<<<<
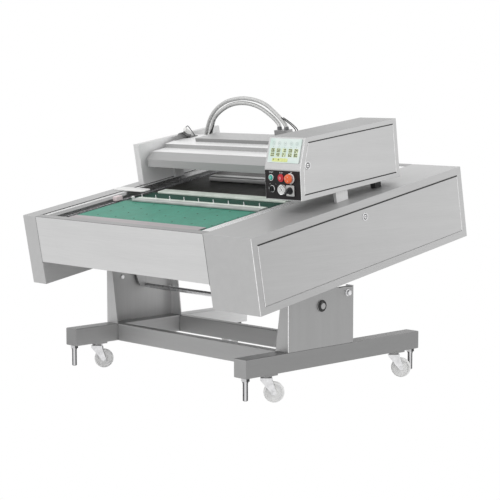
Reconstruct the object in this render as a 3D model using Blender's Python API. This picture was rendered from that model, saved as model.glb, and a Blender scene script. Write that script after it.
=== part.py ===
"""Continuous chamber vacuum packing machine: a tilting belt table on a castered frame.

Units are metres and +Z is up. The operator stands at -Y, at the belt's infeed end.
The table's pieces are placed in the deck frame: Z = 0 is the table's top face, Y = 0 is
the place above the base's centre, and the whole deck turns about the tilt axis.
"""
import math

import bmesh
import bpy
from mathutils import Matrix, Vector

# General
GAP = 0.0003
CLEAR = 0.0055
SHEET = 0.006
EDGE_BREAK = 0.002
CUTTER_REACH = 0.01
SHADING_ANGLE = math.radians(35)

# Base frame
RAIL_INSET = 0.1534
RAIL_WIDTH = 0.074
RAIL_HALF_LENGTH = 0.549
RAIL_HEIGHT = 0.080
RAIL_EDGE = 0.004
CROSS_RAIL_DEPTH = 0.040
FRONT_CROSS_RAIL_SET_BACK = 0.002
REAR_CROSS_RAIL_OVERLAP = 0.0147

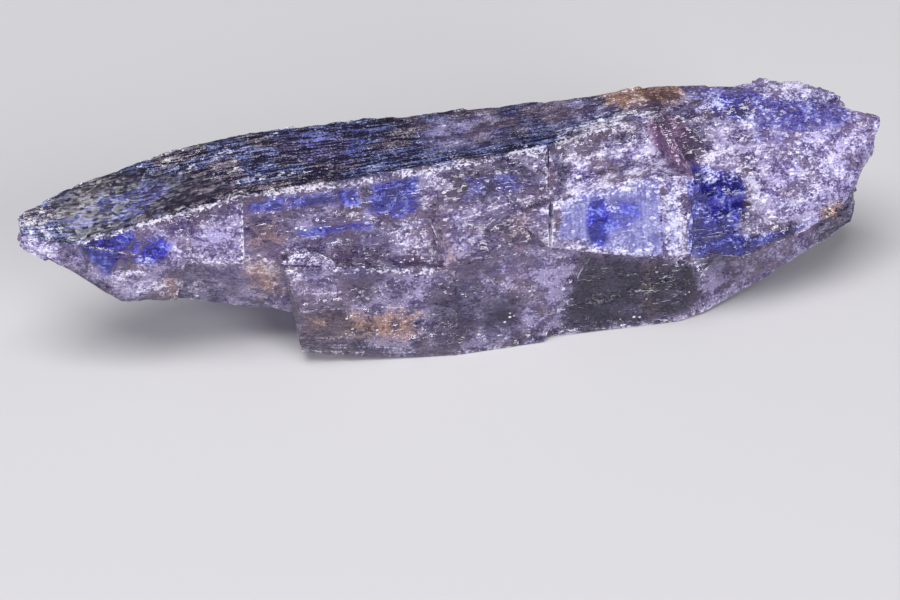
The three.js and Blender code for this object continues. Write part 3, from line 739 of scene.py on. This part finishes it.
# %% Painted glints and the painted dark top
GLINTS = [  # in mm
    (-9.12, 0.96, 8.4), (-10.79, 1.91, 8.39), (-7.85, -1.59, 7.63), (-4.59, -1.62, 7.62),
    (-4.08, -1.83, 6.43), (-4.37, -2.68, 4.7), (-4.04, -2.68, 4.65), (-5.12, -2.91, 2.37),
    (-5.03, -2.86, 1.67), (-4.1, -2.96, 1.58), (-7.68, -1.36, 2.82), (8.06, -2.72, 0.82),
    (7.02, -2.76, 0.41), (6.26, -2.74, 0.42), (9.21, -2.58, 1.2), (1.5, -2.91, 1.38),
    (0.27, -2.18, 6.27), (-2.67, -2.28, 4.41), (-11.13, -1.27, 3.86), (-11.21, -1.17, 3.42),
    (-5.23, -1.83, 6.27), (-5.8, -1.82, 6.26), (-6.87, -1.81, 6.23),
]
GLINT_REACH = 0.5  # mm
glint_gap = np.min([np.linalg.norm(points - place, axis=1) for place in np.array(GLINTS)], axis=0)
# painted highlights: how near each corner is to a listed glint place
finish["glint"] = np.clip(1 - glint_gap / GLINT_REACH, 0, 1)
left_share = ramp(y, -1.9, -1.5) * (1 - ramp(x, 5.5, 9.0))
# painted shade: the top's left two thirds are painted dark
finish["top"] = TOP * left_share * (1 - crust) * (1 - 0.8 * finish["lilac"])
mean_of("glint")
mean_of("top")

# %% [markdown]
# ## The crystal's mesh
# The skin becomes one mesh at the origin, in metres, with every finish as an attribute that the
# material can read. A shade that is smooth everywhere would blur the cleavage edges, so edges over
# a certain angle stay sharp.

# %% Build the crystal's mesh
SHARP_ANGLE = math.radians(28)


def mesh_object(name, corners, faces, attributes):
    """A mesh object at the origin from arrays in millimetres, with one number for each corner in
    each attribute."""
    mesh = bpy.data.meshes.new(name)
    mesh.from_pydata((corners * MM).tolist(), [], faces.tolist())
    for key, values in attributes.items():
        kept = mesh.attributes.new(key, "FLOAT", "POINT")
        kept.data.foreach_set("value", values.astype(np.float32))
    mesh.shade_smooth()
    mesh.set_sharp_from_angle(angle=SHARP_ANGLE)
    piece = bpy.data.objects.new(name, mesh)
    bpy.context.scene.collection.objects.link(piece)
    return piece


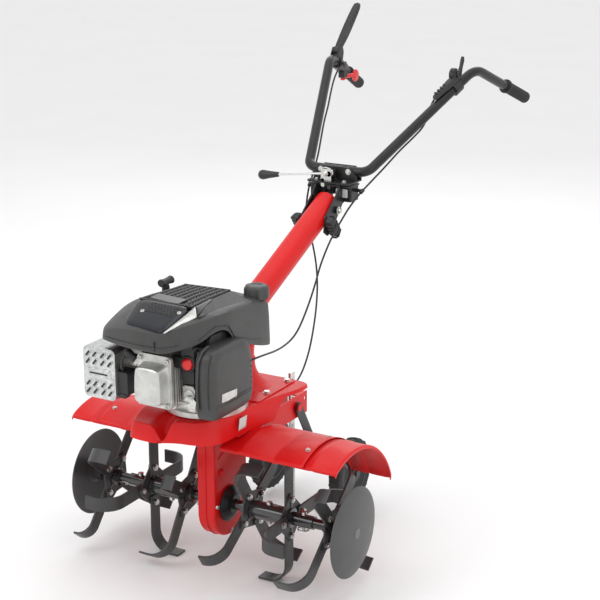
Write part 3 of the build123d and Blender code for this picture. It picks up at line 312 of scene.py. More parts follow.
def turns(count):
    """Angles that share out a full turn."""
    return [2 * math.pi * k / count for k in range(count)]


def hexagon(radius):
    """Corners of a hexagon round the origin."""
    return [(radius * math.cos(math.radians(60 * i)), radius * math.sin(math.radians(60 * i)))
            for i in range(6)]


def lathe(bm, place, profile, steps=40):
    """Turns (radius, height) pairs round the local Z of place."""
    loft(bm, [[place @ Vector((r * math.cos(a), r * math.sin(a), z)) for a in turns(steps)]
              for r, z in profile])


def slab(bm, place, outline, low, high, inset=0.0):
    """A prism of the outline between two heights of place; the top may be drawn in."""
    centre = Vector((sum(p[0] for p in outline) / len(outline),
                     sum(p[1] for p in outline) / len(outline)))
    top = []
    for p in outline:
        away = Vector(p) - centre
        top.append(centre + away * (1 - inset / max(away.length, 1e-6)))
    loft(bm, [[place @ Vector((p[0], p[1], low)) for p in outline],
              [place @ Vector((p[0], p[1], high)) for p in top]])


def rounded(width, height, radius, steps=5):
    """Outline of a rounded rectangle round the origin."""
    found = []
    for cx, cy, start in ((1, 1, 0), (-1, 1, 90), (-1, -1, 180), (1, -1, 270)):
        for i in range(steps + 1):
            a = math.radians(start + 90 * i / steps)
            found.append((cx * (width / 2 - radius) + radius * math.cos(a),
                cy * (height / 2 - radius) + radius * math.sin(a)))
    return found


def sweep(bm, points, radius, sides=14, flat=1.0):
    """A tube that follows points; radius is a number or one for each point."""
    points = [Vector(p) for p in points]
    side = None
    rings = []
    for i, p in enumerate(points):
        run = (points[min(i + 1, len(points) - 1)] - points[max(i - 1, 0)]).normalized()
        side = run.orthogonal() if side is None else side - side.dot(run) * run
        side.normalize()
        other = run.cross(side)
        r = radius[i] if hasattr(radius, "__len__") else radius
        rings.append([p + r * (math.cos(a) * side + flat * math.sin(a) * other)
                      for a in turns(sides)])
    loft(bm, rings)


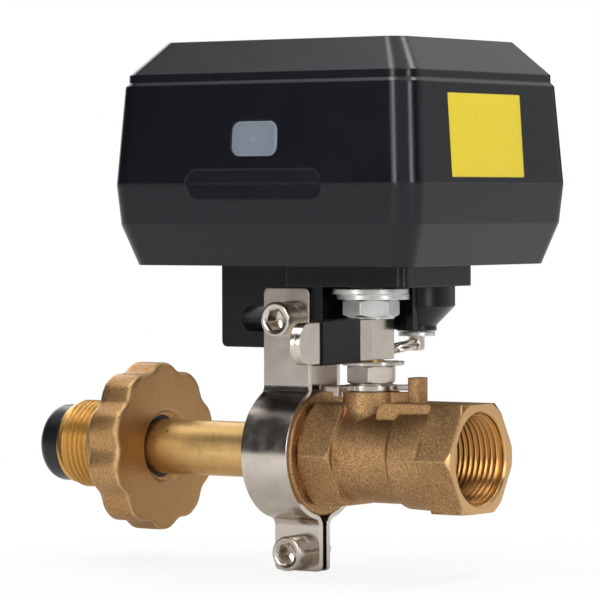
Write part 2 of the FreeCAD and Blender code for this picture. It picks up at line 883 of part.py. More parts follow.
>>>>
**The task**
Go back to the listing above and please repeat it exactly.

**Exercise solution**
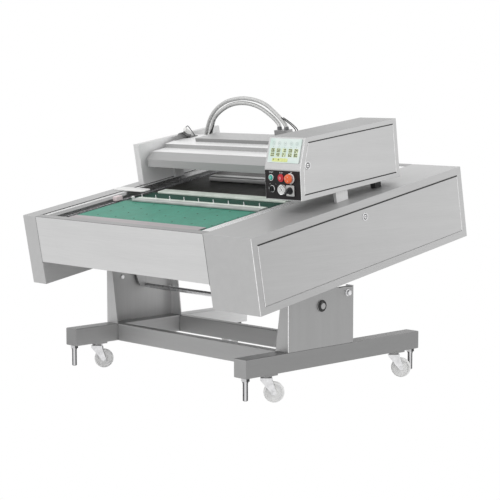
Reconstruct the object in this render as a 3D model using Blender's Python API. This picture was rendered from that model, saved as model.glb, and a Blender scene script. Write that script after it.
=== part.py ===
"""Continuous chamber vacuum packing machine: a tilting belt table on a castered frame.

Units are metres and +Z is up. The operator stands at -Y, at the belt's infeed end.
The table's pieces are placed in the deck frame: Z = 0 is the table's top face, Y = 0 is
the place above the base's centre, and the whole deck turns about the tilt axis.
"""
import math

import bmesh
import bpy
from mathutils import Matrix, Vector

# General
GAP = 0.0003
CLEAR = 0.0055
SHEET = 0.006
EDGE_BREAK = 0.002
CUTTER_REACH = 0.01
SHADING_ANGLE = math.radians(35)

# Base frame
RAIL_INSET = 0.1534
RAIL_WIDTH = 0.074
RAIL_HALF_LENGTH = 0.549
RAIL_HEIGHT = 0.080
RAIL_EDGE = 0.004
CROSS_RAIL_DEPTH = 0.040
FRONT_CROSS_RAIL_SET_BACK = 0.002
REAR_CROSS_RAIL_OVERLAP = 0.0147

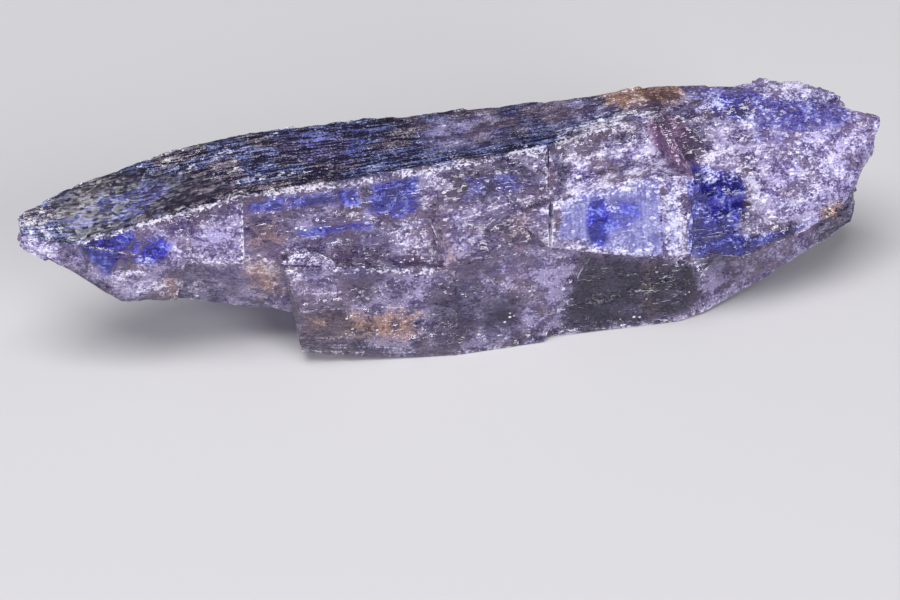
The three.js and Blender code for this object continues. Write part 3, from line 739 of scene.py on. This part finishes it.
# %% Painted glints and the painted dark top
GLINTS = [  # in mm
    (-9.12, 0.96, 8.4), (-10.79, 1.91, 8.39), (-7.85, -1.59, 7.63), (-4.59, -1.62, 7.62),
    (-4.08, -1.83, 6.43), (-4.37, -2.68, 4.7), (-4.04, -2.68, 4.65), (-5.12, -2.91, 2.37),
    (-5.03, -2.86, 1.67), (-4.1, -2.96, 1.58), (-7.68, -1.36, 2.82), (8.06, -2.72, 0.82),
    (7.02, -2.76, 0.41), (6.26, -2.74, 0.42), (9.21, -2.58, 1.2), (1.5, -2.91, 1.38),
    (0.27, -2.18, 6.27), (-2.67, -2.28, 4.41), (-11.13, -1.27, 3.86), (-11.21, -1.17, 3.42),
    (-5.23, -1.83, 6.27), (-5.8, -1.82, 6.26), (-6.87, -1.81, 6.23),
]
GLINT_REACH = 0.5  # mm
glint_gap = np.min([np.linalg.norm(points - place, axis=1) for place in np.array(GLINTS)], axis=0)
# painted highlights: how near each corner is to a listed glint place
finish["glint"] = np.clip(1 - glint_gap / GLINT_REACH, 0, 1)
left_share = ramp(y, -1.9, -1.5) * (1 - ramp(x, 5.5, 9.0))
# painted shade: the top's left two thirds are painted dark
finish["top"] = TOP * left_share * (1 - crust) * (1 - 0.8 * finish["lilac"])
mean_of("glint")
mean_of("top")

# %% [markdown]
# ## The crystal's mesh
# The skin becomes one mesh at the origin, in metres, with every finish as an attribute that the
# material can read. A shade that is smooth everywhere would blur the cleavage edges, so edges over
# a certain angle stay sharp.

# %% Build the crystal's mesh
SHARP_ANGLE = math.radians(28)


def mesh_object(name, corners, faces, attributes):
    """A mesh object at the origin from arrays in millimetres, with one number for each corner in
    each attribute."""
    mesh = bpy.data.meshes.new(name)
    mesh.from_pydata((corners * MM).tolist(), [], faces.tolist())
    for key, values in attributes.items():
        kept = mesh.attributes.new(key, "FLOAT", "POINT")
        kept.data.foreach_set("value", values.astype(np.float32))
    mesh.shade_smooth()
    mesh.set_sharp_from_angle(angle=SHARP_ANGLE)
    piece = bpy.data.objects.new(name, mesh)
    bpy.context.scene.collection.objects.link(piece)
    return piece


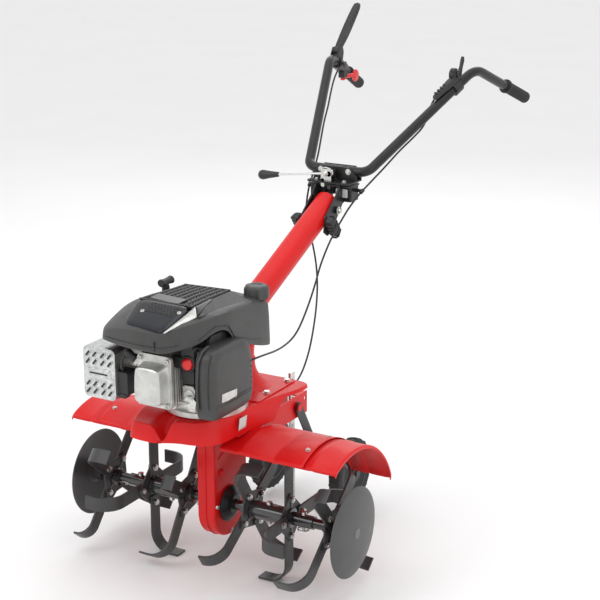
Write part 3 of the build123d and Blender code for this picture. It picks up at line 312 of scene.py. More parts follow.
def turns(count):
    """Angles that share out a full turn."""
    return [2 * math.pi * k / count for k in range(count)]


def hexagon(radius):
    """Corners of a hexagon round the origin."""
    return [(radius * math.cos(math.radians(60 * i)), radius * math.sin(math.radians(60 * i)))
            for i in range(6)]


def lathe(bm, place, profile, steps=40):
    """Turns (radius, height) pairs round the local Z of place."""
    loft(bm, [[place @ Vector((r * math.cos(a), r * math.sin(a), z)) for a in turns(steps)]
              for r, z in profile])


def slab(bm, place, outline, low, high, inset=0.0):
    """A prism of the outline between two heights of place; the top may be drawn in."""
    centre = Vector((sum(p[0] for p in outline) / len(outline),
                     sum(p[1] for p in outline) / len(outline)))
    top = []
    for p in outline:
        away = Vector(p) - centre
        top.append(centre + away * (1 - inset / max(away.length, 1e-6)))
    loft(bm, [[place @ Vector((p[0], p[1], low)) for p in outline],
              [place @ Vector((p[0], p[1], high)) for p in top]])


def rounded(width, height, radius, steps=5):
    """Outline of a rounded rectangle round the origin."""
    found = []
    for cx, cy, start in ((1, 1, 0), (-1, 1, 90), (-1, -1, 180), (1, -1, 270)):
        for i in range(steps + 1):
            a = math.radians(start + 90 * i / steps)
            found.append((cx * (width / 2 - radius) + radius * math.cos(a),
                cy * (height / 2 - radius) + radius * math.sin(a)))
    return found


def sweep(bm, points, radius, sides=14, flat=1.0):
    """A tube that follows points; radius is a number or one for each point."""
    points = [Vector(p) for p in points]
    side = None
    rings = []
    for i, p in enumerate(points):
        run = (points[min(i + 1, len(points) - 1)] - points[max(i - 1, 0)]).normalized()
        side = run.orthogonal() if side is None else side - side.dot(run) * run
        side.normalize()
        other = run.cross(side)
        r = radius[i] if hasattr(radius, "__len__") else radius
        rings.append([p + r * (math.cos(a) * side + flat * math.sin(a) * other)
                      for a in turns(sides)])
    loft(bm, rings)


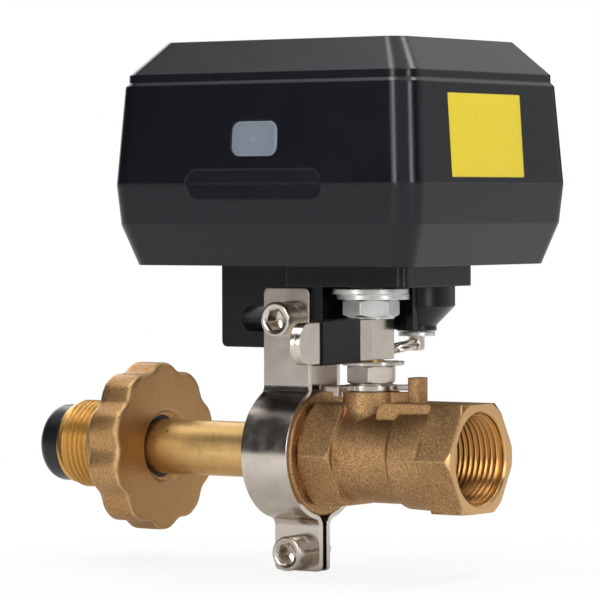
Write part 2 of the FreeCAD and Blender code for this picture. It picks up at line 883 of part.py. More parts follow.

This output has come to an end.